Anyway. Lost City of Z avoids this problem since a large chunk of the book traces Fawcett’s treks in the first quarter of the twentieth century, when great swaths of the Amazon were unexplored and when aerial surveys weren’t feasible. Fawcett made invaluable contributions to cartography, and though he was as ethnocentric as the next British explorer in those years, he avoided violence and showed respect for tribespeople. Yes, exploration is inherently violent in many respects, but this guy wasn’t out to conquer — he was out to make discoveries. And the discovery he most wanted to make was of ‘Z,’ the name Fawcett coined to describe a city of a hypothetical lost Amazon civilization, which he believed would have rivaled the Aztecs or the Inca in sophistication and scope.

As Mr. Grann tries to understand Fawcett’s disappearance (the man was a legend, unbelievable skilled at survival and endowed with an almost miraculously sturdy constitution), he inserts himself into his own narrative, poking through dusty archives, visiting with Fawcett’s descendants, even trekking out to the Amazon himself. In a documentary film, this kind of move would be an automatic turn-off — seriously, even Werner Herzog barely gets away with it in Grizzly Man — but Mr. Grann is so relentlessly focused on his object of study that these self-insertions make sense. Fawcett is so hard to track down that he turns other people into explorers.

Full of outsized personalities and interesting factoids, The Lost City of Z reads so smoothly that it felt novel-like. Highly recommended.
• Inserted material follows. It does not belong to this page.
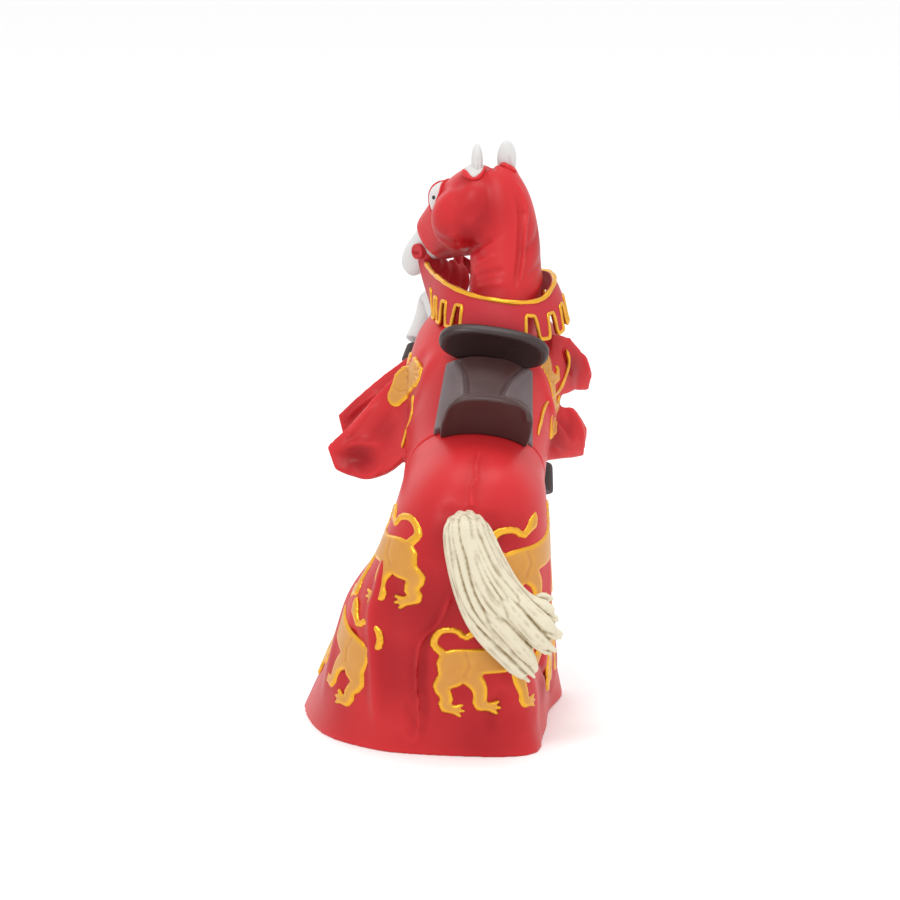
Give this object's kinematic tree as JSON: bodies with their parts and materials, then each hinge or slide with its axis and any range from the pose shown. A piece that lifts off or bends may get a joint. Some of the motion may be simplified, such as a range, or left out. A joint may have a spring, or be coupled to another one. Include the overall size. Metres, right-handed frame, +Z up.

4 thoughts on “Recommended Reading, Bonus Round: The Lost City of Z, by David Grann

  1. Thank you for reviewing this book! It is one of my all time favorites, for the reasons you’ve listed. If you enjoyed this one, I recommend Jungleland, same general theme, this time in the Honduran jungle on the trail of another explorer.

  2. I also enjoyed reading The Lost City of Z. Good one! If you are interested in books of this type, i liked even more Candice Millar’s The River of Doubt, about Theodore Roosevelt’s journey up the Amazon.